(E. Currò) – Il calcio italiano ha venduto l’anima alla televisione. Ma non gli è servito a niente. Se infatti gli stadi della serie A, ad eccezione dello Stadium juventino, continuano ad essere semivuoti e se resta impietoso il confronto con Bundesliga e Premier League, non è che i tifosi nel frattempo siano trasmigrati in salotto. Anzi, la somma dei telespettatori di Sky e Mediaset Premium rappresenta un pubblico in stallo, in molti casi di nicchia: nelle prime 17 giornate ci sono state ben 30 partite con meno di 43.210 telespettatori, cioè meno della media degli spettatori dal vivo della Bundesliga. Le gare con numeri da bar, sotto i 6 mila, sono state 4: 3.705 amatori hanno guardato Empoli-Chievo. E’ l’esito sconfortante dello studio dell’agenzia DMRZ sulla porzione di campionato archiviata con la sosta invernale.
LA TV PER POCHI – Crollano due falsi miti: quello del prodotto calcio che tira sempre, a dispetto della crisi economica, e quello degli stadi svuotati dalla tivù. I numeri delle due principali piattaforme a pagamento certificano la stagnazione. La partita più vista, Inter-Juventus, ha raccolto complessivamente 3.353.620 telespettatori e soltanto le prime 14 gare nella classifica dell’audience hanno saputo attirare più di 2 milioni di tifosi. Rende l’idea il parametro della Nazionale in chiaro sulla Rai: oltre 6 milioni per l’amichevole di novembre con la Romania. Perfino la svalutata Coppa Italia fa più audience: 5 milioni per il recente derby di Torino. L’esborso di Sky e Premium per l’esclusiva sulla serie A, vicino al miliardo, appare dunque spropositato, se si pensa alle 30 partite che non hanno interessato nemmeno 40 mila abbonati televisivi. L’effetto corazzata Potemkin di Empoli-Chievo e Frosinone- Carpi rimanda a Fantozzi e suscita interrogativi sul calendario dilatato a dismisura e sull’inflazione del prodotto. Spalmare le partite in giorni e orari diversi è deleterio: i turni infrasettimanali del 23 settembre e del 28 ottobre hanno dati da cineclub.

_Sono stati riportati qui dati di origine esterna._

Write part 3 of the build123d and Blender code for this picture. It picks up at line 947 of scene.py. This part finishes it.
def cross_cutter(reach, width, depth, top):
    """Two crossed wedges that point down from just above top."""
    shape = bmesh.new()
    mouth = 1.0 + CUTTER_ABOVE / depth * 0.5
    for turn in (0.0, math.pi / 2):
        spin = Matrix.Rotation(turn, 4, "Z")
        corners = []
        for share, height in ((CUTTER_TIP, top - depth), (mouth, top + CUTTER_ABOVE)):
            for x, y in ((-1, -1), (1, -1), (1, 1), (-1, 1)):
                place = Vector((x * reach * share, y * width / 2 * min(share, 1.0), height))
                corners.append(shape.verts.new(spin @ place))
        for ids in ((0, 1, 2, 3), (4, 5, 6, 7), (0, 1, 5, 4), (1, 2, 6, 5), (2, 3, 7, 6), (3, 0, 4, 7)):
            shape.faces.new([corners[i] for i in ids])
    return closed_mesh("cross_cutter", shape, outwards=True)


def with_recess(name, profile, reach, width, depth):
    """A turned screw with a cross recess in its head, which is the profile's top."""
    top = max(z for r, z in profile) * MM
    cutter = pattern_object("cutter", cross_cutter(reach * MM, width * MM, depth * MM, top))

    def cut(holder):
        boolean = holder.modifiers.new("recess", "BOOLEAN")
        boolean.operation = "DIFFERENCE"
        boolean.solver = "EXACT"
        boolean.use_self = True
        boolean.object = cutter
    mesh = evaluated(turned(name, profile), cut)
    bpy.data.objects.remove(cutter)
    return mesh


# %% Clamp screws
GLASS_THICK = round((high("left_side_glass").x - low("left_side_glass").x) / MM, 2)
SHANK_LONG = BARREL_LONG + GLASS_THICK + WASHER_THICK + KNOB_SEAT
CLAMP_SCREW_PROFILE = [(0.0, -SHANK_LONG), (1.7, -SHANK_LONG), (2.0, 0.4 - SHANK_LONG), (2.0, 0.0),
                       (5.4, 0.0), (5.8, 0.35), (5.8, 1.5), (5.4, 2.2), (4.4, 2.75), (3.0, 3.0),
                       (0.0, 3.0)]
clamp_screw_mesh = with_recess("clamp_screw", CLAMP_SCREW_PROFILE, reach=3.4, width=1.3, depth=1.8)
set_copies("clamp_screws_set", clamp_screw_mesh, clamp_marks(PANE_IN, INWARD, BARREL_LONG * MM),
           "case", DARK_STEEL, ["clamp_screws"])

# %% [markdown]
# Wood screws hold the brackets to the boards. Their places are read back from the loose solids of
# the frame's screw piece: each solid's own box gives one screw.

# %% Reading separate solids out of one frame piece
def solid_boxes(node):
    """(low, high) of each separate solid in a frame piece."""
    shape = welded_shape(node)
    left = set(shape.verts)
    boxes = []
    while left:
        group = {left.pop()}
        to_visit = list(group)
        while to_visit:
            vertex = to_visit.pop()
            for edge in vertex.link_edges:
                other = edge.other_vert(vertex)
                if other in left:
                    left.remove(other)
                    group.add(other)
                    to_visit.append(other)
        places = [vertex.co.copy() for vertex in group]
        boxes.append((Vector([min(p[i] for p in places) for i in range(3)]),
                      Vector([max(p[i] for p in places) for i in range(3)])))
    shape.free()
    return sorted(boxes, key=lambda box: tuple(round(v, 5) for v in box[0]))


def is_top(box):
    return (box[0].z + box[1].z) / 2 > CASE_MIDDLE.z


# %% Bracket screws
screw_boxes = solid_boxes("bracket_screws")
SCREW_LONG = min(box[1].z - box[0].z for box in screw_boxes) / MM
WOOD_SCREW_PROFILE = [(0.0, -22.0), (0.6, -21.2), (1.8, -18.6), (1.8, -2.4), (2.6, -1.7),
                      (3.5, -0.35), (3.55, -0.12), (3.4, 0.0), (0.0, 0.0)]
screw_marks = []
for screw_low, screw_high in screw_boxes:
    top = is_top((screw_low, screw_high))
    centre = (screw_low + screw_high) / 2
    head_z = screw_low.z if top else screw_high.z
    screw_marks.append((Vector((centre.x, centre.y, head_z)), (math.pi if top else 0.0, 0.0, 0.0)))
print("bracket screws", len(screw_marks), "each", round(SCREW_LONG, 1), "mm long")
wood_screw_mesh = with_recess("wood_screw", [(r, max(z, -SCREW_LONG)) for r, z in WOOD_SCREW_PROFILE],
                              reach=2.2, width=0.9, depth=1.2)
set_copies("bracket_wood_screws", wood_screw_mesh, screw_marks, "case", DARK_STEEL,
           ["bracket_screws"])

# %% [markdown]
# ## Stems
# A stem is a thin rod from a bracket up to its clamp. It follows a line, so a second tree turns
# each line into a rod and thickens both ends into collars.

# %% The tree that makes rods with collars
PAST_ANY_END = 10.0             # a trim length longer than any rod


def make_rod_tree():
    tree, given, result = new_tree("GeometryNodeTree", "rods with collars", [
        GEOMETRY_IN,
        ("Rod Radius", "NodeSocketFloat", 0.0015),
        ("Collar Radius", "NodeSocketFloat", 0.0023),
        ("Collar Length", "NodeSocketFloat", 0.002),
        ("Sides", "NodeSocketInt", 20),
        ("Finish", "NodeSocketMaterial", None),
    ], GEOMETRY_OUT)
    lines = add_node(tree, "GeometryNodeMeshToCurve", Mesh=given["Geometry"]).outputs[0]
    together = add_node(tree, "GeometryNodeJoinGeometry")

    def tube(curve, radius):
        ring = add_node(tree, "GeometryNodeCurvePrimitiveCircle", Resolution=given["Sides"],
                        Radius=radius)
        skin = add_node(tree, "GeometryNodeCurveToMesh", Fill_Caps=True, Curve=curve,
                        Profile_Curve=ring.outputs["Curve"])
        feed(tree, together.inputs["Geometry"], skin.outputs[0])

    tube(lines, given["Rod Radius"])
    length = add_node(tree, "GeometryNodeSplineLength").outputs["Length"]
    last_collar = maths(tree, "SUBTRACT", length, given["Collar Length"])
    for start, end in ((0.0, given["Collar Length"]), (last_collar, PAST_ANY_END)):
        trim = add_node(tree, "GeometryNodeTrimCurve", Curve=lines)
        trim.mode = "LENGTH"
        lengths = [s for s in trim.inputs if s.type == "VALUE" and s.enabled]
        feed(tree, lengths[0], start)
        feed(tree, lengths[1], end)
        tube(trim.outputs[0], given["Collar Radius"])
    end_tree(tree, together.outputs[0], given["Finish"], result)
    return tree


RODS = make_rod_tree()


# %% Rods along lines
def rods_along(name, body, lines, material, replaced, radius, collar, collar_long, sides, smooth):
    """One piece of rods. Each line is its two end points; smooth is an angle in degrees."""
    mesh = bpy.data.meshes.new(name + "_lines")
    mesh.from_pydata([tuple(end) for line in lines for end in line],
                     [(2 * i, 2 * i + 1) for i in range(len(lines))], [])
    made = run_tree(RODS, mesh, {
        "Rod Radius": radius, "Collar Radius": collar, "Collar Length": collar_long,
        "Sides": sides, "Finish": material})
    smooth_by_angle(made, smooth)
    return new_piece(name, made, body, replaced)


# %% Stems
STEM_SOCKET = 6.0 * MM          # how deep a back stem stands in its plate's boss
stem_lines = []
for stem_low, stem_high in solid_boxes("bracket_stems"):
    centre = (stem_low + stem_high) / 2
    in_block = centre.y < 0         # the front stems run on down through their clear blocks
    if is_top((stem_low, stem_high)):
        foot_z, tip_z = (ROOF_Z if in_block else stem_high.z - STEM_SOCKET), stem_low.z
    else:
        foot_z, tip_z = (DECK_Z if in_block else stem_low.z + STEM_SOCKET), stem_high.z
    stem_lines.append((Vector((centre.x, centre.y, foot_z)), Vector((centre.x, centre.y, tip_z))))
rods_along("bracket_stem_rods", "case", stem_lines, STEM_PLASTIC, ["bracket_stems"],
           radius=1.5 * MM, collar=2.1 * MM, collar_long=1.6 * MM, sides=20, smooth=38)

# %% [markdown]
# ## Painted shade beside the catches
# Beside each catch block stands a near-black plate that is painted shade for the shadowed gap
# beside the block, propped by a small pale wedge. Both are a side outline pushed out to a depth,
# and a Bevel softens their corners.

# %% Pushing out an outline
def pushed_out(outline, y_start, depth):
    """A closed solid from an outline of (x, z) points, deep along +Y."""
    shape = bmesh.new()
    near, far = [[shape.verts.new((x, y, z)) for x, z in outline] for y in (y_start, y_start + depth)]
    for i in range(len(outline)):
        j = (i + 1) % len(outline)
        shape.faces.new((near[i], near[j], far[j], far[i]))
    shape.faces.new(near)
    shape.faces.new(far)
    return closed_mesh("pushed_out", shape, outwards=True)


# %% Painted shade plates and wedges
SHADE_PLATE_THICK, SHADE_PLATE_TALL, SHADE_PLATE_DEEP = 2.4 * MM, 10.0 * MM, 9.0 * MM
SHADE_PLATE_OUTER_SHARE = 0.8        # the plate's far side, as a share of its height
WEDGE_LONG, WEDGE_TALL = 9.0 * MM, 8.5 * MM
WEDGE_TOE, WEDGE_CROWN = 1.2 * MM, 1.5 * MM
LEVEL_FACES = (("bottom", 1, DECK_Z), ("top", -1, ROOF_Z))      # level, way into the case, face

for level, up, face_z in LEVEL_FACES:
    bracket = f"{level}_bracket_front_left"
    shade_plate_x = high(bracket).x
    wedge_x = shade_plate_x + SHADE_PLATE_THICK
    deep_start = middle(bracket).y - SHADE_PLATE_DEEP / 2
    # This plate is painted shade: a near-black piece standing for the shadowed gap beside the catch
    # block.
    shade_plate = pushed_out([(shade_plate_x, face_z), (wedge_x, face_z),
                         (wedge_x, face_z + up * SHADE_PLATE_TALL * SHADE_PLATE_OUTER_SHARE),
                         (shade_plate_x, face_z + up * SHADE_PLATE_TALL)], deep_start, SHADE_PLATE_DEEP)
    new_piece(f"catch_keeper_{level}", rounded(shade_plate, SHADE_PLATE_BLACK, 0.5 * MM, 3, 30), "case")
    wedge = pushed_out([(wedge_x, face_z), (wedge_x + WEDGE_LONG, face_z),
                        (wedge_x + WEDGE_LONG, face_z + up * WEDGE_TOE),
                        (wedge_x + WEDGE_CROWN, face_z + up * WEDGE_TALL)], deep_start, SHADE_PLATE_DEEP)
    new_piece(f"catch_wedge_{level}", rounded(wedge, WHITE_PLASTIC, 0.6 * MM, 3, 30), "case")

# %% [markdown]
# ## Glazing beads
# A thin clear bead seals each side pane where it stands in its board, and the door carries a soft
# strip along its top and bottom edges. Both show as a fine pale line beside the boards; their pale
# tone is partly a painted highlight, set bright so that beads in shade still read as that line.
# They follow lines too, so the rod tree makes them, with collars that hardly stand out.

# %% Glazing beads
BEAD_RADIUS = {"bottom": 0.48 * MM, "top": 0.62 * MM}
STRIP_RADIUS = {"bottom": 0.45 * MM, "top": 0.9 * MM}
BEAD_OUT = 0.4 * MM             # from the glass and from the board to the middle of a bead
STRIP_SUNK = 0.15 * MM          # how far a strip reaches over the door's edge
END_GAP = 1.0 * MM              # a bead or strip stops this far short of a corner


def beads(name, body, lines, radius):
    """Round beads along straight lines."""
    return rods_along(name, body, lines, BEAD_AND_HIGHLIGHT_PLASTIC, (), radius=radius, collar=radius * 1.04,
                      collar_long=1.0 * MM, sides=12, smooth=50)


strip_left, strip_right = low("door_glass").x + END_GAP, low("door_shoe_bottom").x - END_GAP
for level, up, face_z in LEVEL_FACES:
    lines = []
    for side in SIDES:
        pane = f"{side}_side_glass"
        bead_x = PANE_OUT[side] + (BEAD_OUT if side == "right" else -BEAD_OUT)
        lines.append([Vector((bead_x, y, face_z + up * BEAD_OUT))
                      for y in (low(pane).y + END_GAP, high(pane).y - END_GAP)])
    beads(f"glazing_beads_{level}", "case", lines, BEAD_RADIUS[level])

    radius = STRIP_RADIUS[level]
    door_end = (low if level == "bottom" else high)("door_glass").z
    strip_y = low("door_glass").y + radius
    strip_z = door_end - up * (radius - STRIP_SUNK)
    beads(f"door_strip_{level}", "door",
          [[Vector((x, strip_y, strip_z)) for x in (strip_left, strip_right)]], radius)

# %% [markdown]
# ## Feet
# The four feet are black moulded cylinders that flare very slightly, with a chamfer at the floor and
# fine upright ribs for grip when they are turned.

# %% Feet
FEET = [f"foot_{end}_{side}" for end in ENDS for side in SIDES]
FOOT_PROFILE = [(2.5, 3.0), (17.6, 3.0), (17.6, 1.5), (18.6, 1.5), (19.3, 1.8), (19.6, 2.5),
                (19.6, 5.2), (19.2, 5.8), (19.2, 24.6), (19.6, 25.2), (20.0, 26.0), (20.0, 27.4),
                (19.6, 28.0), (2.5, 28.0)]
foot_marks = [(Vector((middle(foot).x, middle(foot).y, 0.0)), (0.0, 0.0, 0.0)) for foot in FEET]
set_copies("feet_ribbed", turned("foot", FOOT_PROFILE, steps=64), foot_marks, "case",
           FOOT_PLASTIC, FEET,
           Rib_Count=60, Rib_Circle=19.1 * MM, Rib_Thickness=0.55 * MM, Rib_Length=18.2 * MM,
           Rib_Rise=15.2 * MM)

GLI STADI SPETTRALI – Non ci si può purtroppo consolare con le presenze allo stadio. La media settimanale di affluenza è di meno dell’1% di una popolazione di 60,7 milioni di abitanti. La percentuale media di riempimento conferma la tendenza: 57,9%. Il dato, già basso, è oltretutto falsato dal fenomeno, denunciato da Repubblica, degli spettatori fantasma a San Siro: Milan e Inter comunicano alla Lega di serie A cifre (paganti più abbonati) superiori alla realtà, attestata dai tornelli elettronici del Meazza, e chissà se sono le uniche. Il 90% di riempimento dello Juventus Stadium è un caso isolato. Se il Frosinone riempie il Matusa al 77% (ma la capienza è di 9.963 spettatori), il Milan è terzultimo col 43% (dato come detto pure gonfiato) e la Lazio addirittura ultima col 31%. Le due romane (la Roma è al 50%) scontano le diatribe con gli ultrà, però il colpo d’occhio è deprimente in generale. Sono soltanto 9 su 20 le squadre con una media di spettatori superiore ai 20 mila.
GLI ALTRI CAMPIONATI VOLANO – Lo studio della DMRZ affonda il coltello nella piaga attraverso il paragone con i 4 principali campionati d’Europa. In Bundesliga, per tacere dei pienoni del Bayern all’Allianz Arena, la squadra con la più bassa percentuale di riempimento dello stadio (il 64,60%) è l’Hertha Berlino: in serie A sarebbe la sesta e comunque per ogni sua partita all’Olympiastadion ci sono in media 48.155 persone. Il Magonza, dodicesimo della lista, ne porta quasi 30 mila, più della Fiorentina. In Premier League, dove il fresco boxing day ha offerto l’immagine di stadi zeppi di folla, la cenerentola è il WBA, che riempie il suo The Hawthorns soltanto, si fa per dire, al 79,70 per cento: tutti gli altri sono sopra l’80%. Va un po’ meglio il paragone con la Liga spagnola, dove i minuscoli stadi di Rayo, Getafe e Eibar abbassano la media, che per le prime sette dell’elenco capeggiato da Barça e Real non scende comunque sotto i 35 mila abbondanti del Siviglia. Anche la Ligue francese ormai riempie gli stadi più della serie A: 67,34%. Una vera débâcle.